Perkins thinks that the United States has long been caught up in a racial blame game, with much of the finger pointing directed at black and brown people.
“I like to propose that there’s a third race, the human race,” he said. “God breathes into humans the breath of life and that life became a human soul. I think the solution is truth. The Bible is the most complete book I know. I know I can’t get rid of my problems without confessing my sins. We can’t get rid of our problems without confessing our sins to each other. So I’m saying to the people of God, we need to confess that truth.”
Perkins’ life story made him sensitive to the issues of poverty, injustice and oppression.
He was born in 1930 in New Hebron, Miss., a rural cotton community south of Jackson. He was the fifth of six children who survived; his mother died of malnutrition when he was seven months old.
“I was told that she breast-fed me up until the day she died,” he said. “I was probably taking nutrition she needed for her own survival.”
His father left Perkins and his four siblings with their grandmother. Perkins said his grandmother had 19 children and had to give away three of his siblings because she “couldn’t take care of all of us.”
A neighbor who owned a dairy cow brought Perkins milk that helped him survive. The goodhearted neighbor later died a slow death because there was no doctor in New Hebron to treat her.
Perkin’s older brother, a World War II veteran who earned a Purple Heart, was shot and killed by a white police officer in 1946 when he returned home to Mississippi. Perkins fled the South for California, vowing to never return. But he did return in 1960, when Mississippi was becoming ground zero of a growing civil rights movement fraught with violence.
The year he returned, Perkins and his wife of 64 years, Vera Mae, founded Mendenhall Ministries. It became the first of many of his ministries that over the decades have focused on creating health centers, thrift stores, low-income housing, job training, day camps, youth internships and college scholarship programs.
Perkins’ first book, “Let Justice Roll Down,” became a religious best-seller.
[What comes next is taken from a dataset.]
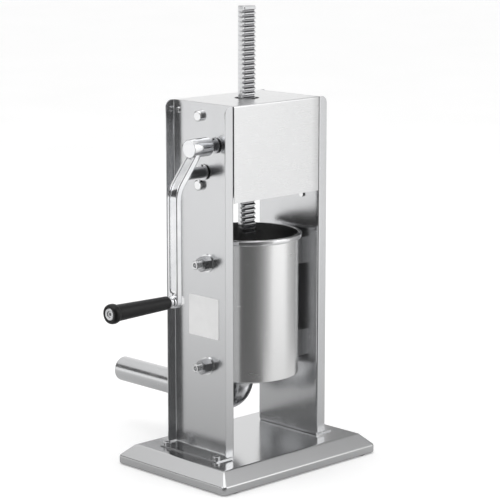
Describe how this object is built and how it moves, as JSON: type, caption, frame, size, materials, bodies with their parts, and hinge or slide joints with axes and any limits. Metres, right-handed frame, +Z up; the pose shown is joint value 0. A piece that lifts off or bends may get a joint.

He was tortured, jailed and repeatedly harassed while leading civil rights demonstrations in Mississippi. In 1983, he established the John M. Perkins Foundation for Reconciliation and Development, which eventually became the John and Vera Mae Perkins Foundation. The volunteer foundation is now housed in Jackson, Miss., with satellite centers at three universities.
Perkins said he’s moved by issues of poverty, injustice and oppression, but also inspired by the possibility of seeing his mother, who he never knew.
“Each day of my life I look forward to Heaven because I have never seen my mother,” he said. “I imagine she will say, ‘What did you do for other people like me?’ I would like for her to say, ‘Well done.’ Naturally, I want Jesus to say it. But I want her to say it, too. That is a big driving force.”
A weekend with John M. Perkins
Friday, 6 p.m.
Dinner and conversation with Perkins, Christ Our King Community Church, 1500 Old Garner Road, Raleigh.
Saturday, 9 a.m. - 2 p.m.
“A Historical Perspective of Raleigh: How Now Do We Live?” Edenton Street United Methodist Church, Kerr Hall, 228 W. Edenton St., Raleigh.
Sunday, 10:30 a.m.
Joint Worship Service, John M. Perkins, speaker. Redeemer Anglican Church & Mt. Sinai Holy Church, 301 S. Swain St., Raleigh.
Cost: $25 for the weekend, or $10 Friday/$15 Saturday.